By the age of eight, she was smoking cigarettes with her sisters. By twelve, she was using drugs and having sex. School drifted out of reach quickly. She dropped out at fourteen and followed her mother Carolyn, a rock groupie, into an adult world that offered little protection and no clear boundaries.
Writer Beverly Lowry, who later interviewed Tucker extensively for Crossed Over: A Murder, A Memoir, described a childhood that moved at breakneck speed. Tucker herself later wrote to the Texas Board of Pardons and Paroles, “My mother and I were really close. We used to share drugs like lipstick.”
She travelled with touring rock bands including the Allman Brothers Band, the Marshall Tucker Band, and the Eagles. At sixteen, she married briefly. By her early twenties, heroin, cocaine, and amphetamines were routine. Her world had narrowed to the next high and the people who shared it.
Biker culture and a narrowing path
By the early 1980s, Tucker had become embedded in Houston’s biker scene, a subculture built around toughness, loyalty, and heavy drug use. Among the people she met was Daniel Ryan Garrett, known as Danny, fourteen years her senior. Their relationship was volatile, fuelled by drugs and bravado.

She was also close to Shawn Dean, who was married to Jerry Dean. Jerry had a reputation for violence and had previously beaten Shawn. Tensions simmered, but when Tucker and Garrett went to Dean’s apartment in the early hours of 13th June, 1983, revenge was not their stated goal. They intended to steal motorcycle parts.
After a three day drug binge, Tucker and Garrett arrived at the apartment complex around 3.00 a.m. A friend, James Liebrandt, accompanied them but stayed outside while they entered using keys Tucker claimed she had found.
What followed would define the rest of her life.
The murders of Jerry Dean and Deborah Thornton
Jerry Dean was asleep when Tucker and Garrett entered his bedroom. Tucker sat on him while Garrett intervened. Dean grabbed Tucker’s arms in self defence. Garrett picked up a ball peen hammer from the floor and struck Dean repeatedly in the back of the head.
Garrett then left the room to carry motorcycle parts outside. Dean, gravely injured, began making what Tucker later described as a “gurgling noise”. Wanting it to stop, she picked up a three foot pickaxe leaning against the wall and struck him repeatedly. Garrett briefly returned and delivered a final blow to Dean’s chest before leaving again.
Only then did Tucker notice someone else in the room.
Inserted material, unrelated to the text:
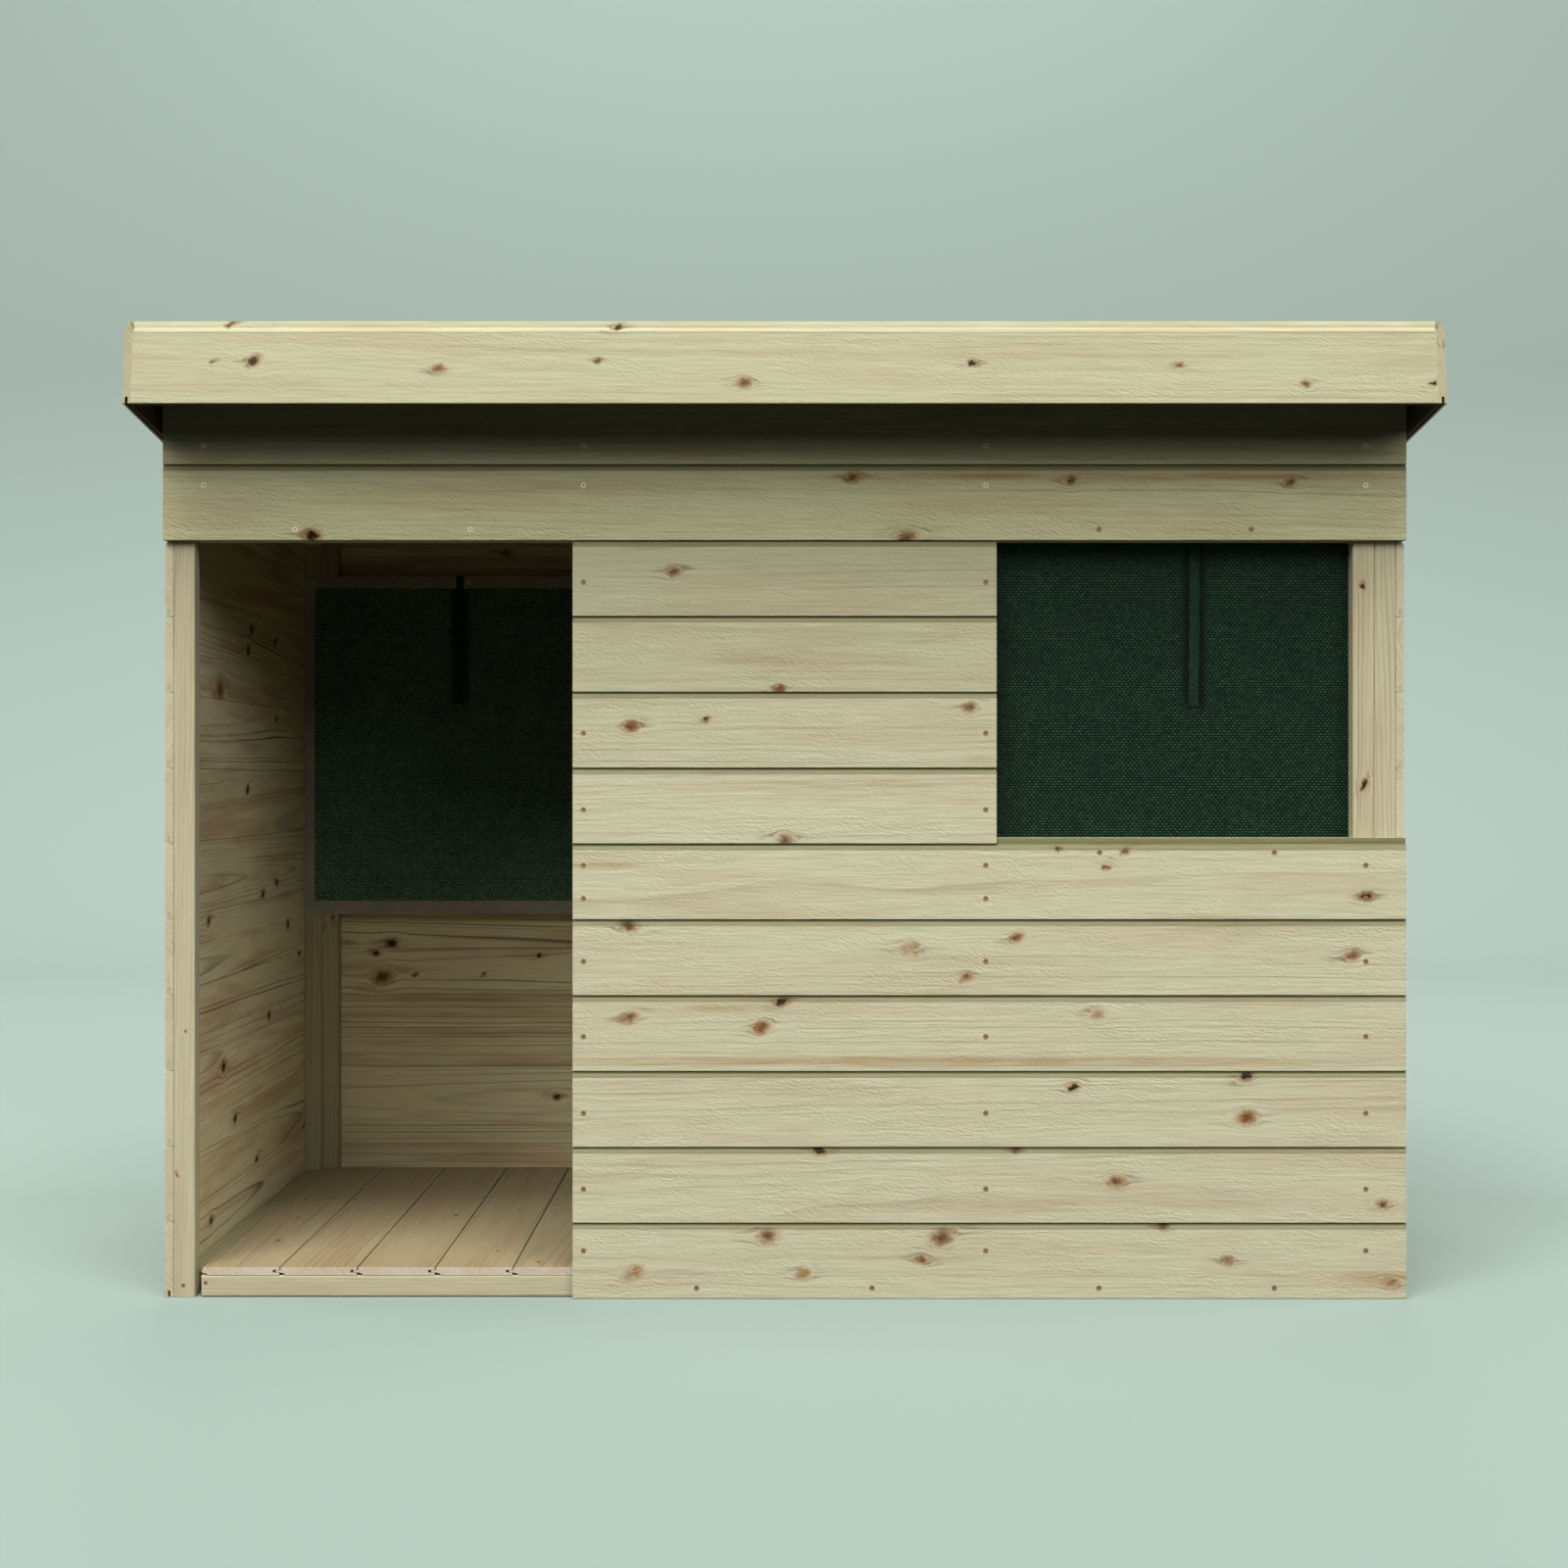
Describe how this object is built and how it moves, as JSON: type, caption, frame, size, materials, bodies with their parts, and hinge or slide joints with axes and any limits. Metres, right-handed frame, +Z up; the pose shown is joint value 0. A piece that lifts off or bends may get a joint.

Deborah Ruth Thornton had arrived earlier that night after an argument with her husband and was hiding under the bed covers. Tucker grazed her with the pickaxe. A struggle followed. Garrett returned, separated them, and Tucker then struck Thornton repeatedly, embedding the pickaxe in her chest.
Both victims suffered more than twenty blows. In later testimony, Tucker described experiencing intense physical sensations during the attack, a detail that would shape how prosecutors, jurors, and the public viewed her.
The following morning, a co worker of Jerry Dean entered the apartment and discovered the bodies. Five weeks later, police arrested Tucker and Garrett.
Trial, gender, and the weight of perception
Tucker and Garrett were indicted in September 1983 and tried separately. Tucker testified against Garrett, and in exchange the charge relating to Deborah Thornton’s murder was dropped, despite the clear evidence of her involvement. Garrett was never charged for Thornton’s death either, a legal outcome that would trouble Thornton’s family for years.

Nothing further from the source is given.